Written task — Copy all lines holding the word "names" from the entries.

Task data —
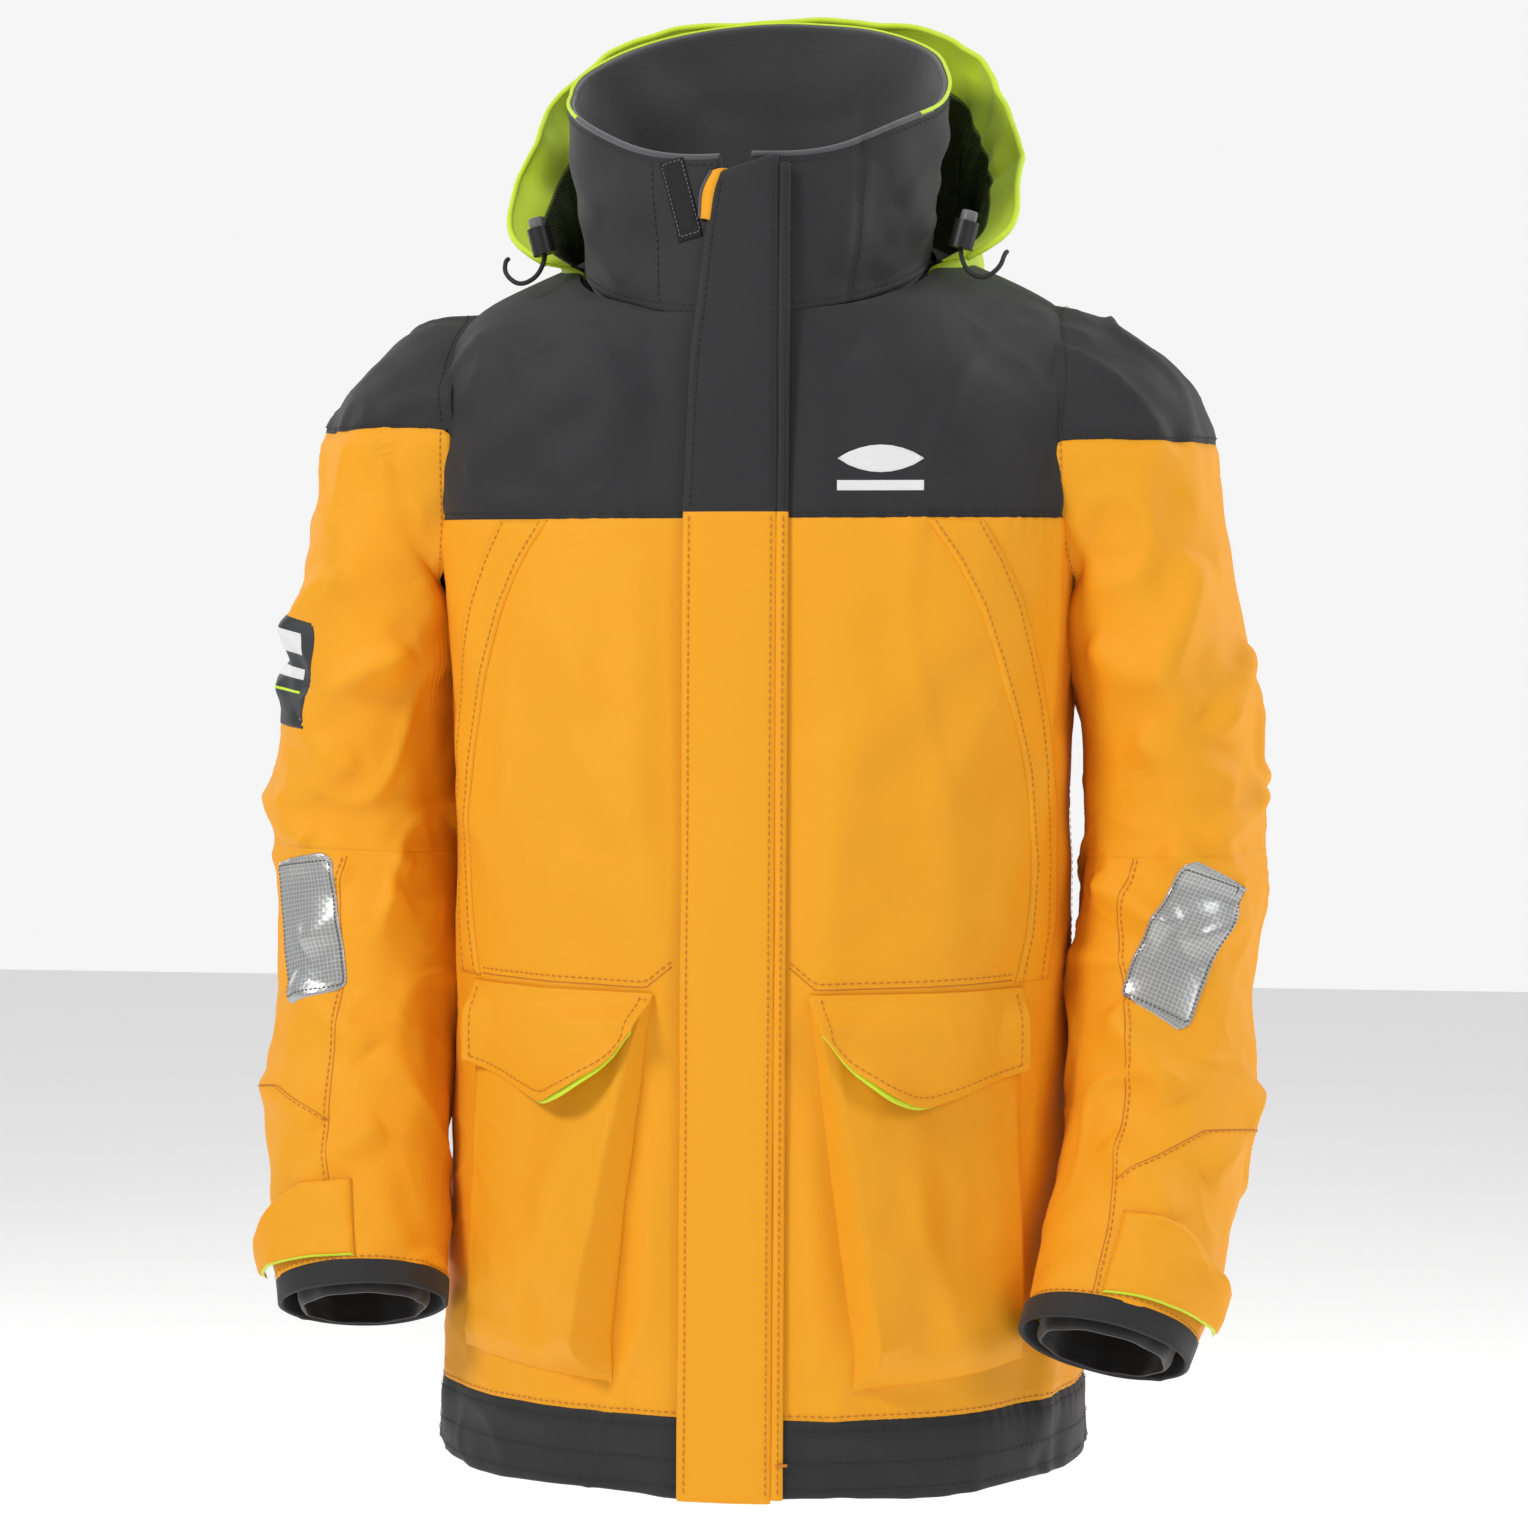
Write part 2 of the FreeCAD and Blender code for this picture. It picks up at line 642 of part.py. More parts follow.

...

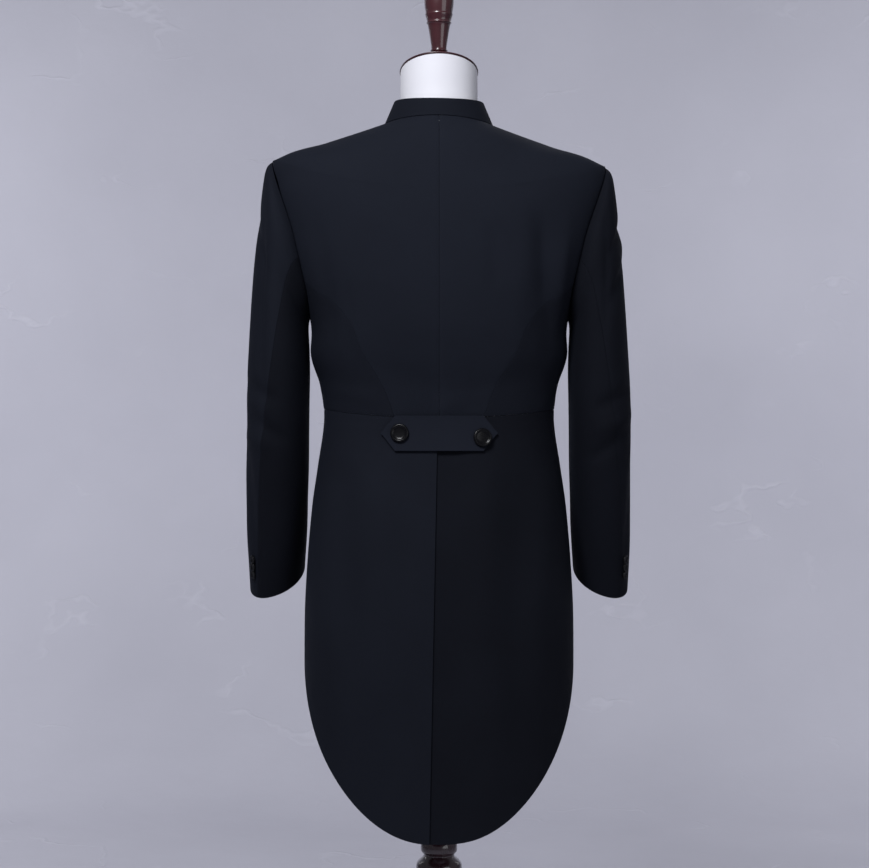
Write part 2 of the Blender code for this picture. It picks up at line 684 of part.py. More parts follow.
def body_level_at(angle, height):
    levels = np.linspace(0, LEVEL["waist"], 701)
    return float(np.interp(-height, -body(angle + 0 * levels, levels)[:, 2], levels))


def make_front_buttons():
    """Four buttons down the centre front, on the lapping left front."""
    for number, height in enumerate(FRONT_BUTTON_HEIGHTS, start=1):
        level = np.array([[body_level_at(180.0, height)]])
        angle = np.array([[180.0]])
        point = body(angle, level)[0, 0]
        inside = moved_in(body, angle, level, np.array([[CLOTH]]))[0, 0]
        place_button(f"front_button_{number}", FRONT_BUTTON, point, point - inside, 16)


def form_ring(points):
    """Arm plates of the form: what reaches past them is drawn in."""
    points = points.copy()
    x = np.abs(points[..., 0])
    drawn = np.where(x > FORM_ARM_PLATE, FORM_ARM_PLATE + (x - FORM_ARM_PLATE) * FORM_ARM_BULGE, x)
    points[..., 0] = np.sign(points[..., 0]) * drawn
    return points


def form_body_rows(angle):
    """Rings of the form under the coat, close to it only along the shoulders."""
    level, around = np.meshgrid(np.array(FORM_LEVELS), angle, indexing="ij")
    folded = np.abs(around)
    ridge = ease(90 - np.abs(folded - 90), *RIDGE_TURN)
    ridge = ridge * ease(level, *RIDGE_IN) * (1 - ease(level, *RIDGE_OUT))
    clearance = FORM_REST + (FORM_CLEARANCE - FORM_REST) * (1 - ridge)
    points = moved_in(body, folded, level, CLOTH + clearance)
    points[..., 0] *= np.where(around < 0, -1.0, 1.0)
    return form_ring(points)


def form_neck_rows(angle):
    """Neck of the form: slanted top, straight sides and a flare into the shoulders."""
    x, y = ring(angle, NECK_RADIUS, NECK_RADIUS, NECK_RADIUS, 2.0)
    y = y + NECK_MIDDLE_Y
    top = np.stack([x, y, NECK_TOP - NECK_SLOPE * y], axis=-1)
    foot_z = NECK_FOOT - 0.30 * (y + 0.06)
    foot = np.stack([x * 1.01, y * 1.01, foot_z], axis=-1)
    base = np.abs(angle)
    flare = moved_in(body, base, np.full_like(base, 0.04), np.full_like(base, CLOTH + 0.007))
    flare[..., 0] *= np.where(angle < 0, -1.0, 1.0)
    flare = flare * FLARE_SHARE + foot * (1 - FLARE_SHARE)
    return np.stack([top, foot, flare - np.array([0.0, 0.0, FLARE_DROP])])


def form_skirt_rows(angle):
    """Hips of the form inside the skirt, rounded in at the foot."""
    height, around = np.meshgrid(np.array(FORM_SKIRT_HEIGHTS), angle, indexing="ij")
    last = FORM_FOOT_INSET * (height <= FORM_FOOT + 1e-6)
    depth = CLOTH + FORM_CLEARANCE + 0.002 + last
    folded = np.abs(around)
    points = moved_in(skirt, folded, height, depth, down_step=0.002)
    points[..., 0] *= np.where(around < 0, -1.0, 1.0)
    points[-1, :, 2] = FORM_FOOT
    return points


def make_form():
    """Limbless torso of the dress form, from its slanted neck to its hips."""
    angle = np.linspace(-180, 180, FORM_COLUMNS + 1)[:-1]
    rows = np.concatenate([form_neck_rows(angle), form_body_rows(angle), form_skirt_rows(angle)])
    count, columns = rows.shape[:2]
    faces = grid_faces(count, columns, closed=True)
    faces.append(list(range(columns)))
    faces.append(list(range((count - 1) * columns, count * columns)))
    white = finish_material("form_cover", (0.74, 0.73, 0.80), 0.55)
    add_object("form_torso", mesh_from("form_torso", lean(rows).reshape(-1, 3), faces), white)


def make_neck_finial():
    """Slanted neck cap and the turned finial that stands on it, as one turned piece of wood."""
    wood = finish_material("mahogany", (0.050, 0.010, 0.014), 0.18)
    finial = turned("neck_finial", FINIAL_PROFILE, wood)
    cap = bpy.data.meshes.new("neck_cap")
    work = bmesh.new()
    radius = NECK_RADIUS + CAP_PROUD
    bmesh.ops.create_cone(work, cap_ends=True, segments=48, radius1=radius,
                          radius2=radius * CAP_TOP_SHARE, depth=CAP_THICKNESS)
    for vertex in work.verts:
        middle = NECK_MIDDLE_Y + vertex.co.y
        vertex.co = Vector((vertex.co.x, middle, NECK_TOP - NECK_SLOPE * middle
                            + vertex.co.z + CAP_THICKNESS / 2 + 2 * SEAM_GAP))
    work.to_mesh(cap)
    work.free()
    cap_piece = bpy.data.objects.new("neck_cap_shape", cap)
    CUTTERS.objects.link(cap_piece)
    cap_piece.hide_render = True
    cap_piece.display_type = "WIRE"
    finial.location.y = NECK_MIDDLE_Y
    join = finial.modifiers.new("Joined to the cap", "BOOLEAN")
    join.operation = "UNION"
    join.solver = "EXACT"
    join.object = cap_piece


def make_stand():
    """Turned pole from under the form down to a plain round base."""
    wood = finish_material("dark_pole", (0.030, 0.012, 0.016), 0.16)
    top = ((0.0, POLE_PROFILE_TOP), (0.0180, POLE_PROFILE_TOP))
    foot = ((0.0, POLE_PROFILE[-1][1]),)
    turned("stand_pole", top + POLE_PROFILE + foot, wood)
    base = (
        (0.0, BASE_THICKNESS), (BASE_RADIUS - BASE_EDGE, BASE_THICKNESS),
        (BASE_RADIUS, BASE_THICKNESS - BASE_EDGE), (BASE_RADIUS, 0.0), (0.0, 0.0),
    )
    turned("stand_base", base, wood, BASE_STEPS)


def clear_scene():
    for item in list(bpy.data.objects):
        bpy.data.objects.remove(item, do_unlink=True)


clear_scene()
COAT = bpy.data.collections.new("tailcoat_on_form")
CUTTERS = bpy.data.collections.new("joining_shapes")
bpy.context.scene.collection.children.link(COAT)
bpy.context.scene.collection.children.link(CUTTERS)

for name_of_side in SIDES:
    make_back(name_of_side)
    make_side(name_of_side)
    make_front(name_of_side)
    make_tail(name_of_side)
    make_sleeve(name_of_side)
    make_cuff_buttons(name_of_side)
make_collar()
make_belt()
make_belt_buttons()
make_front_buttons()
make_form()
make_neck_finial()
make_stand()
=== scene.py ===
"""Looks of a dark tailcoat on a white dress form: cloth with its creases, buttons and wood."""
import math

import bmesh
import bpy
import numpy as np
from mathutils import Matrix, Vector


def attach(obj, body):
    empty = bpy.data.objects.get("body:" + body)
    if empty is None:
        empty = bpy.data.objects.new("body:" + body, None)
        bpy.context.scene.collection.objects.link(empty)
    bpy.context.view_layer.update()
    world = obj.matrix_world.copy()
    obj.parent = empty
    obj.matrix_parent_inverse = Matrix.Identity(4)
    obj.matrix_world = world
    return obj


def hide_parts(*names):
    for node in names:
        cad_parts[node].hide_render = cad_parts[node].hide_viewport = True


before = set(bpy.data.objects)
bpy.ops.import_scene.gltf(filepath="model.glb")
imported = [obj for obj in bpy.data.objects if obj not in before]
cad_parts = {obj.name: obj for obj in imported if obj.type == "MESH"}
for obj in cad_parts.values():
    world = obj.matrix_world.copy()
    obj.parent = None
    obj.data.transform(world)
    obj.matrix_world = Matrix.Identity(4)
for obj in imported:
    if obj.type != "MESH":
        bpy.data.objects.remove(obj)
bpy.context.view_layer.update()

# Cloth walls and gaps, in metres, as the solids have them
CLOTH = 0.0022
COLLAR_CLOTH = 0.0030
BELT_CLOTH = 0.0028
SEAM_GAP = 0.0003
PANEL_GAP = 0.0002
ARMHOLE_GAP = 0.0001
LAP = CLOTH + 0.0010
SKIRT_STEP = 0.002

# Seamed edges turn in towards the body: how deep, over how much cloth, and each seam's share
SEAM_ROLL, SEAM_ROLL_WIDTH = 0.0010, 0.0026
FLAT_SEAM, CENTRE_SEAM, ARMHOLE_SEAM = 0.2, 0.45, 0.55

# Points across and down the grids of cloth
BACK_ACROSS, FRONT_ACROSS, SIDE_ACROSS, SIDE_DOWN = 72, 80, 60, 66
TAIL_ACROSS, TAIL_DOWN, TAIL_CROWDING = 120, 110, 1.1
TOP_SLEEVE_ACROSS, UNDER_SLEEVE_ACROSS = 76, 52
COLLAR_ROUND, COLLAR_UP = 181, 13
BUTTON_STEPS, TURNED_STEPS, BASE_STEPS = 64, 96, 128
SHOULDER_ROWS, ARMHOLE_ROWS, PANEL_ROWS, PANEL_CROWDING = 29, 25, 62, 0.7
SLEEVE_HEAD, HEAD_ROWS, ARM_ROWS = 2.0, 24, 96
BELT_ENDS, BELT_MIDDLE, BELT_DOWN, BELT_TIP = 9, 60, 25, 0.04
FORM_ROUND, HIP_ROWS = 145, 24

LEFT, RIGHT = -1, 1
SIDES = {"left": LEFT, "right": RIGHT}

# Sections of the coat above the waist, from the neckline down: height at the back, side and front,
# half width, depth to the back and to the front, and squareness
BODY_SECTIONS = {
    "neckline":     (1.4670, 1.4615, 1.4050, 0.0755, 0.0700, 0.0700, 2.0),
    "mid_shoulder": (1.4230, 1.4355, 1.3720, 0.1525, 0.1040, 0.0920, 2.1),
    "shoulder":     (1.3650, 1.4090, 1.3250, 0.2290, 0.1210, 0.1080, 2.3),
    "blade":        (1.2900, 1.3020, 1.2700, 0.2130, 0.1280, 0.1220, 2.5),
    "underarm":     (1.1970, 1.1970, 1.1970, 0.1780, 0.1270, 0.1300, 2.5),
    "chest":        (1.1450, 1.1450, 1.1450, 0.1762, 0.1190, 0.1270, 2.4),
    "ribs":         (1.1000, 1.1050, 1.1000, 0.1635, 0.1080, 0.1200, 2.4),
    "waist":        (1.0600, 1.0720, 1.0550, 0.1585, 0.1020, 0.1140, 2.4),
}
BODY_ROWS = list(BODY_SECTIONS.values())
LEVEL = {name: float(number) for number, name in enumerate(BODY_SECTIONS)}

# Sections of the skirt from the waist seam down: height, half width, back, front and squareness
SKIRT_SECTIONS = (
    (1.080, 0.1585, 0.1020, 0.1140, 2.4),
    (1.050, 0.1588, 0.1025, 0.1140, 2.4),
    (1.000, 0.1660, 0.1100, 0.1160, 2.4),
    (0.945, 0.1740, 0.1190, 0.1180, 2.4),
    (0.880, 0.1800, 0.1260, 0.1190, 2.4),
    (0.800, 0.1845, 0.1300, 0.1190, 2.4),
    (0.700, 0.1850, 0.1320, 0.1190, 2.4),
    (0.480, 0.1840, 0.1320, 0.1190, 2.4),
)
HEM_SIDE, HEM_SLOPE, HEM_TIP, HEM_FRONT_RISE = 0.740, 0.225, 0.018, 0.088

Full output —
def hide_parts(*names):
    for node in names:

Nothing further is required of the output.